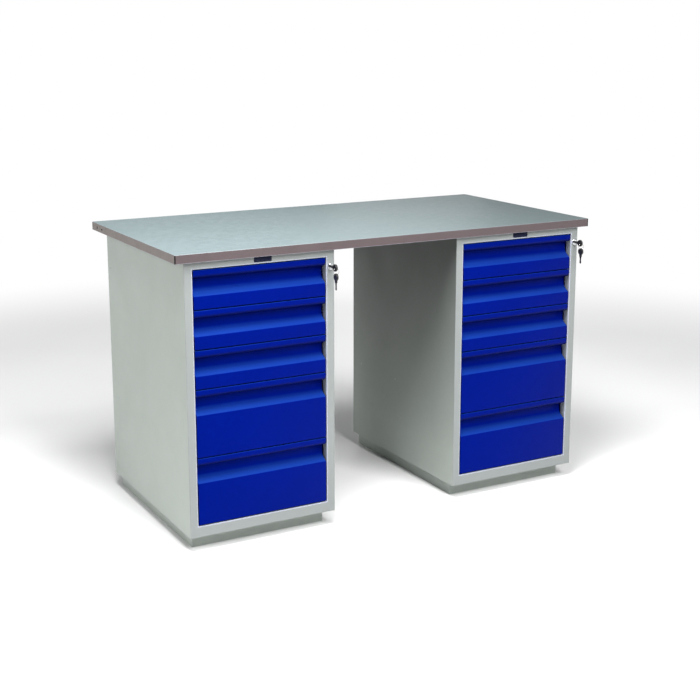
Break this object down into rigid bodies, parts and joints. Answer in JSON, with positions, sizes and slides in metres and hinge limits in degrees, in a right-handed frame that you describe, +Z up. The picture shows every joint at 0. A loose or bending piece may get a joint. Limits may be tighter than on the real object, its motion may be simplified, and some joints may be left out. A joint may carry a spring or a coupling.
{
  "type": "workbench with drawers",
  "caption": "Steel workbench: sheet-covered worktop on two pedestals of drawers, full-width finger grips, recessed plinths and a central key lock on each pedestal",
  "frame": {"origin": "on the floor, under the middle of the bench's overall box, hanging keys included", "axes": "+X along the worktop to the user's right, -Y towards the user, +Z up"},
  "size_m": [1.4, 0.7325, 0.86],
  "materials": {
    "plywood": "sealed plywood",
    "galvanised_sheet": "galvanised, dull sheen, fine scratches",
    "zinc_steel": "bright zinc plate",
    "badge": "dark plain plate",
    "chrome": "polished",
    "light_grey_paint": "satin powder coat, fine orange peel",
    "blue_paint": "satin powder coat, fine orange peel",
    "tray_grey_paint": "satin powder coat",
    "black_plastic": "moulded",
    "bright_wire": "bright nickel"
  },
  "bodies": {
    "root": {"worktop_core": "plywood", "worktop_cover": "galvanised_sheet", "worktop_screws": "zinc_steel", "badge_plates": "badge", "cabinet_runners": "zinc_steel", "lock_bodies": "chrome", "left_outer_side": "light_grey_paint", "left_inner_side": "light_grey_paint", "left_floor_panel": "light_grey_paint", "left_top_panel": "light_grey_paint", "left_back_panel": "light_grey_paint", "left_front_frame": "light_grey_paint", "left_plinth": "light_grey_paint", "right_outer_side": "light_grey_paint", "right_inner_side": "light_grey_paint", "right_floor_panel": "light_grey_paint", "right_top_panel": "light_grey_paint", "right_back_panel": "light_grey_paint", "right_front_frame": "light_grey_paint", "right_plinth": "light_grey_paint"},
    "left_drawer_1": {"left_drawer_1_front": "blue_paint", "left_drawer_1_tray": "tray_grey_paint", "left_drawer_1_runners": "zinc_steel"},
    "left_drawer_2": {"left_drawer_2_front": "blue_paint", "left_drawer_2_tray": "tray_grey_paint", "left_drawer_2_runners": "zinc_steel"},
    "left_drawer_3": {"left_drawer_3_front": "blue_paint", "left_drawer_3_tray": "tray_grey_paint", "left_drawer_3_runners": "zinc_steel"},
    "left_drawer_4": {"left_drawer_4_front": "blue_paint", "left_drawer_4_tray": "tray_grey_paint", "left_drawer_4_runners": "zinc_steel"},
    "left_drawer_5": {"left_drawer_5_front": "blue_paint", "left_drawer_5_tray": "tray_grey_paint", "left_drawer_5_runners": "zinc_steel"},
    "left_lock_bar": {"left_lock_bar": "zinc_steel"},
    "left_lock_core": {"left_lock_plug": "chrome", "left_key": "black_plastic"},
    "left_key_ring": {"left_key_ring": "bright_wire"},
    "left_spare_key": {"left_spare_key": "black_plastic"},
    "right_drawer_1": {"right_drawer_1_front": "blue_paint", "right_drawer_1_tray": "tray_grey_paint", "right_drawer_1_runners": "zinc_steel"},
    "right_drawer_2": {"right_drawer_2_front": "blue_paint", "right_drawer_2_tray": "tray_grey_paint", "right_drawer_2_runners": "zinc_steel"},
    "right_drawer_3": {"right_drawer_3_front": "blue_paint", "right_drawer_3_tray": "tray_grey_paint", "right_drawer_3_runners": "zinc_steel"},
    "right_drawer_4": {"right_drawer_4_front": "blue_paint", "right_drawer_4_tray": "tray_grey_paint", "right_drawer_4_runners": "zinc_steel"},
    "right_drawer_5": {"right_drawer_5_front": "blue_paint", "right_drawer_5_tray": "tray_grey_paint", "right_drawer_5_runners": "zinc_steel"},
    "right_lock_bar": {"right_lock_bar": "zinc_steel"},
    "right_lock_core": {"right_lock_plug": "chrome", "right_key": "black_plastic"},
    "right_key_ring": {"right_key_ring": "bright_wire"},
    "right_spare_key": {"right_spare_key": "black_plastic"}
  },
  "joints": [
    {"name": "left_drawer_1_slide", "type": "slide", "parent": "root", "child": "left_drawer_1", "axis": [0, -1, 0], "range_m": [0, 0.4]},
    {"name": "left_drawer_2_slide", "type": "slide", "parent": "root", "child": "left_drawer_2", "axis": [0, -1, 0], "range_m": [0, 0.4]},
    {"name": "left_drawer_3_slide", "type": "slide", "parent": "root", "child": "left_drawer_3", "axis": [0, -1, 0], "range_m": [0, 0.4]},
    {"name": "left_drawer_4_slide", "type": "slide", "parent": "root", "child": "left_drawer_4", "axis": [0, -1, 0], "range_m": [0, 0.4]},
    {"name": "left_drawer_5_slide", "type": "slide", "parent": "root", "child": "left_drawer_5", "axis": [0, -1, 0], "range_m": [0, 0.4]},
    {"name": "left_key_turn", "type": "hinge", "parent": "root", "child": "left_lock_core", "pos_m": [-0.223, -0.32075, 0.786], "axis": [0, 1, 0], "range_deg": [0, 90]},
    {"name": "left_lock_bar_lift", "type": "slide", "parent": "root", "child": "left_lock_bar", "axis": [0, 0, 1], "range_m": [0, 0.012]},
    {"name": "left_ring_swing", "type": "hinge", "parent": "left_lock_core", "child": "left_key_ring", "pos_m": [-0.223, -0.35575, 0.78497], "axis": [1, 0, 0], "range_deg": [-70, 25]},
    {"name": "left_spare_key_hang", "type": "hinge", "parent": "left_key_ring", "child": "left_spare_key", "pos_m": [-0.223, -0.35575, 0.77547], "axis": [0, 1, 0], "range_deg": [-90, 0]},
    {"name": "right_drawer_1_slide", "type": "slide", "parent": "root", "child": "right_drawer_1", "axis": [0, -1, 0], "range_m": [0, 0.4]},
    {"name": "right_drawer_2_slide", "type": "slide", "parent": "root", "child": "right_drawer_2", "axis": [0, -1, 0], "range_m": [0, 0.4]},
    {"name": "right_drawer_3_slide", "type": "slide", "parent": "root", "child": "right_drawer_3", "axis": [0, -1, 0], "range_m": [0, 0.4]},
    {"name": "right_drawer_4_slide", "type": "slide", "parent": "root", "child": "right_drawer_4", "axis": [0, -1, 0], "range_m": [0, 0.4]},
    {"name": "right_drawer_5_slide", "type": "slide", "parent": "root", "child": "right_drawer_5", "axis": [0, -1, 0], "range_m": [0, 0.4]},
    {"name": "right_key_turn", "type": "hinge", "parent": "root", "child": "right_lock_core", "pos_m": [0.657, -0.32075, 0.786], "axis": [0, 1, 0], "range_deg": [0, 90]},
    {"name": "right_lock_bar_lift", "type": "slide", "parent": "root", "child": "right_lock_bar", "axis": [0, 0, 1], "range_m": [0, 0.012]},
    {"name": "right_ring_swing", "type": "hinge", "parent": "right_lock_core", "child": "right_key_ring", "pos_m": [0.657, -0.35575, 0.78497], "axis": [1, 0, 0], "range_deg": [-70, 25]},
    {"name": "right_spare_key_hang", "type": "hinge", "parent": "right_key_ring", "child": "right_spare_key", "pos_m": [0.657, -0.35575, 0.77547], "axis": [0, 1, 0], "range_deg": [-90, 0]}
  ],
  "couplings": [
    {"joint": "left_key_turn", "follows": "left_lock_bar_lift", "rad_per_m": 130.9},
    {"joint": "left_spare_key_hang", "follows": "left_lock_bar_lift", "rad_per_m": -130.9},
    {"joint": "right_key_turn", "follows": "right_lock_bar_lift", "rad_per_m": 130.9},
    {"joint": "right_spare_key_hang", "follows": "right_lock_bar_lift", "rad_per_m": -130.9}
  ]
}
####
Your task is to repeat every line exactly.

Output for this exercise:
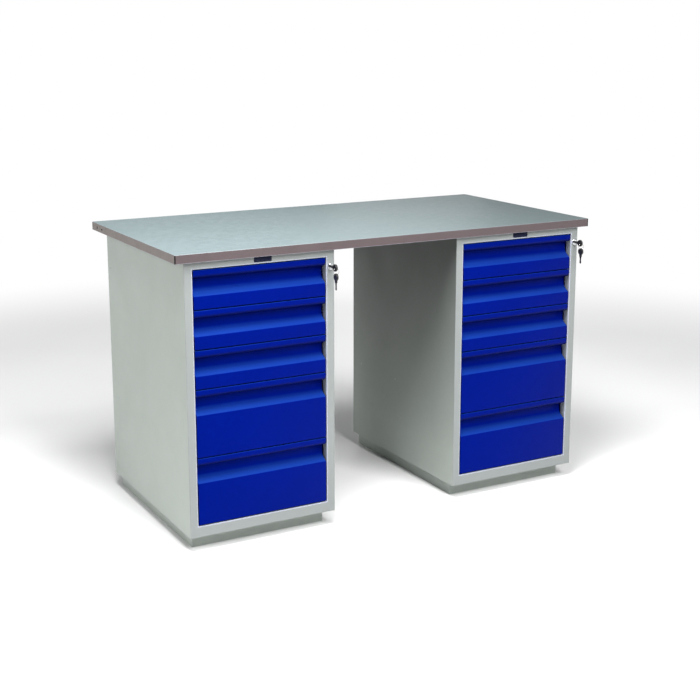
Break this object down into rigid bodies, parts and joints. Answer in JSON, with positions, sizes and slides in metres and hinge limits in degrees, in a right-handed frame that you describe, +Z up. The picture shows every joint at 0. A loose or bending piece may get a joint. Limits may be tighter than on the real object, its motion may be simplified, and some joints may be left out. A joint may carry a spring or a coupling.
{
  "type": "workbench with drawers",
  "caption": "Steel workbench: sheet-covered worktop on two pedestals of drawers, full-width finger grips, recessed plinths and a central key lock on each pedestal",
  "frame": {"origin": "on the floor, under the middle of the bench's overall box, hanging keys included", "axes": "+X along the worktop to the user's right, -Y towards the user, +Z up"},
  "size_m": [1.4, 0.7325, 0.86],
  "materials": {
    "plywood": "sealed plywood",
    "galvanised_sheet": "galvanised, dull sheen, fine scratches",
    "zinc_steel": "bright zinc plate",
    "badge": "dark plain plate",
    "chrome": "polished",
    "light_grey_paint": "satin powder coat, fine orange peel",
    "blue_paint": "satin powder coat, fine orange peel",
    "tray_grey_paint": "satin powder coat",
    "black_plastic": "moulded",
    "bright_wire": "bright nickel"
  },
  "bodies": {
    "root": {"worktop_core": "plywood", "worktop_cover": "galvanised_sheet", "worktop_screws": "zinc_steel", "badge_plates": "badge", "cabinet_runners": "zinc_steel", "lock_bodies": "chrome", "left_outer_side": "light_grey_paint", "left_inner_side": "light_grey_paint", "left_floor_panel": "light_grey_paint", "left_top_panel": "light_grey_paint", "left_back_panel": "light_grey_paint", "left_front_frame": "light_grey_paint", "left_plinth": "light_grey_paint", "right_outer_side": "light_grey_paint", "right_inner_side": "light_grey_paint", "right_floor_panel": "light_grey_paint", "right_top_panel": "light_grey_paint", "right_back_panel": "light_grey_paint", "right_front_frame": "light_grey_paint", "right_plinth": "light_grey_paint"},
    "left_drawer_1": {"left_drawer_1_front": "blue_paint", "left_drawer_1_tray": "tray_grey_paint", "left_drawer_1_runners": "zinc_steel"},
    "left_drawer_2": {"left_drawer_2_front": "blue_paint", "left_drawer_2_tray": "tray_grey_paint", "left_drawer_2_runners": "zinc_steel"},
    "left_drawer_3": {"left_drawer_3_front": "blue_paint", "left_drawer_3_tray": "tray_grey_paint", "left_drawer_3_runners": "zinc_steel"},
    "left_drawer_4": {"left_drawer_4_front": "blue_paint", "left_drawer_4_tray": "tray_grey_paint", "left_drawer_4_runners": "zinc_steel"},
    "left_drawer_5": {"left_drawer_5_front": "blue_paint", "left_drawer_5_tray": "tray_grey_paint", "left_drawer_5_runners": "zinc_steel"},
    "left_lock_bar": {"left_lock_bar": "zinc_steel"},
    "left_lock_core": {"left_lock_plug": "chrome", "left_key": "black_plastic"},
    "left_key_ring": {"left_key_ring": "bright_wire"},
    "left_spare_key": {"left_spare_key": "black_plastic"},
    "right_drawer_1": {"right_drawer_1_front": "blue_paint", "right_drawer_1_tray": "tray_grey_paint", "right_drawer_1_runners": "zinc_steel"},
    "right_drawer_2": {"right_drawer_2_front": "blue_paint", "right_drawer_2_tray": "tray_grey_paint", "right_drawer_2_runners": "zinc_steel"},
    "right_drawer_3": {"right_drawer_3_front": "blue_paint", "right_drawer_3_tray": "tray_grey_paint", "right_drawer_3_runners": "zinc_steel"},
    "right_drawer_4": {"right_drawer_4_front": "blue_paint", "right_drawer_4_tray": "tray_grey_paint", "right_drawer_4_runners": "zinc_steel"},
    "right_drawer_5": {"right_drawer_5_front": "blue_paint", "right_drawer_5_tray": "tray_grey_paint", "right_drawer_5_runners": "zinc_steel"},
    "right_lock_bar": {"right_lock_bar": "zinc_steel"},
    "right_lock_core": {"right_lock_plug": "chrome", "right_key": "black_plastic"},
    "right_key_ring": {"right_key_ring": "bright_wire"},
    "right_spare_key": {"right_spare_key": "black_plastic"}
  },
  "joints": [
    {"name": "left_drawer_1_slide", "type": "slide", "parent": "root", "child": "left_drawer_1", "axis": [0, -1, 0], "range_m": [0, 0.4]},
    {"name": "left_drawer_2_slide", "type": "slide", "parent": "root", "child": "left_drawer_2", "axis": [0, -1, 0], "range_m": [0, 0.4]},
    {"name": "left_drawer_3_slide", "type": "slide", "parent": "root", "child": "left_drawer_3", "axis": [0, -1, 0], "range_m": [0, 0.4]},
    {"name": "left_drawer_4_slide", "type": "slide", "parent": "root", "child": "left_drawer_4", "axis": [0, -1, 0], "range_m": [0, 0.4]},
    {"name": "left_drawer_5_slide", "type": "slide", "parent": "root", "child": "left_drawer_5", "axis": [0, -1, 0], "range_m": [0, 0.4]},
    {"name": "left_key_turn", "type": "hinge", "parent": "root", "child": "left_lock_core", "pos_m": [-0.223, -0.32075, 0.786], "axis": [0, 1, 0], "range_deg": [0, 90]},
    {"name": "left_lock_bar_lift", "type": "slide", "parent": "root", "child": "left_lock_bar", "axis": [0, 0, 1], "range_m": [0, 0.012]},
    {"name": "left_ring_swing", "type": "hinge", "parent": "left_lock_core", "child": "left_key_ring", "pos_m": [-0.223, -0.35575, 0.78497], "axis": [1, 0, 0], "range_deg": [-70, 25]},
    {"name": "left_spare_key_hang", "type": "hinge", "parent": "left_key_ring", "child": "left_spare_key", "pos_m": [-0.223, -0.35575, 0.77547], "axis": [0, 1, 0], "range_deg": [-90, 0]},
    {"name": "right_drawer_1_slide", "type": "slide", "parent": "root", "child": "right_drawer_1", "axis": [0, -1, 0], "range_m": [0, 0.4]},
    {"name": "right_drawer_2_slide", "type": "slide", "parent": "root", "child": "right_drawer_2", "axis": [0, -1, 0], "range_m": [0, 0.4]},
    {"name": "right_drawer_3_slide", "type": "slide", "parent": "root", "child": "right_drawer_3", "axis": [0, -1, 0], "range_m": [0, 0.4]},
    {"name": "right_drawer_4_slide", "type": "slide", "parent": "root", "child": "right_drawer_4", "axis": [0, -1, 0], "range_m": [0, 0.4]},
    {"name": "right_drawer_5_slide", "type": "slide", "parent": "root", "child": "right_drawer_5", "axis": [0, -1, 0], "range_m": [0, 0.4]},
    {"name": "right_key_turn", "type": "hinge", "parent": "root", "child": "right_lock_core", "pos_m": [0.657, -0.32075, 0.786], "axis": [0, 1, 0], "range_deg": [0, 90]},
    {"name": "right_lock_bar_lift", "type": "slide", "parent": "root", "child": "right_lock_bar", "axis": [0, 0, 1], "range_m": [0, 0.012]},
    {"name": "right_ring_swing", "type": "hinge", "parent": "right_lock_core", "child": "right_key_ring", "pos_m": [0.657, -0.35575, 0.78497], "axis": [1, 0, 0], "range_deg": [-70, 25]},
    {"name": "right_spare_key_hang", "type": "hinge", "parent": "right_key_ring", "child": "right_spare_key", "pos_m": [0.657, -0.35575, 0.77547], "axis": [0, 1, 0], "range_deg": [-90, 0]}
  ],
  "couplings": [
    {"joint": "left_key_turn", "follows": "left_lock_bar_lift", "rad_per_m": 130.9},
    {"joint": "left_spare_key_hang", "follows": "left_lock_bar_lift", "rad_per_m": -130.9},
    {"joint": "right_key_turn", "follows": "right_lock_bar_lift", "rad_per_m": 130.9},
    {"joint": "right_spare_key_hang", "follows": "right_lock_bar_lift", "rad_per_m": -130.9}
  ]
}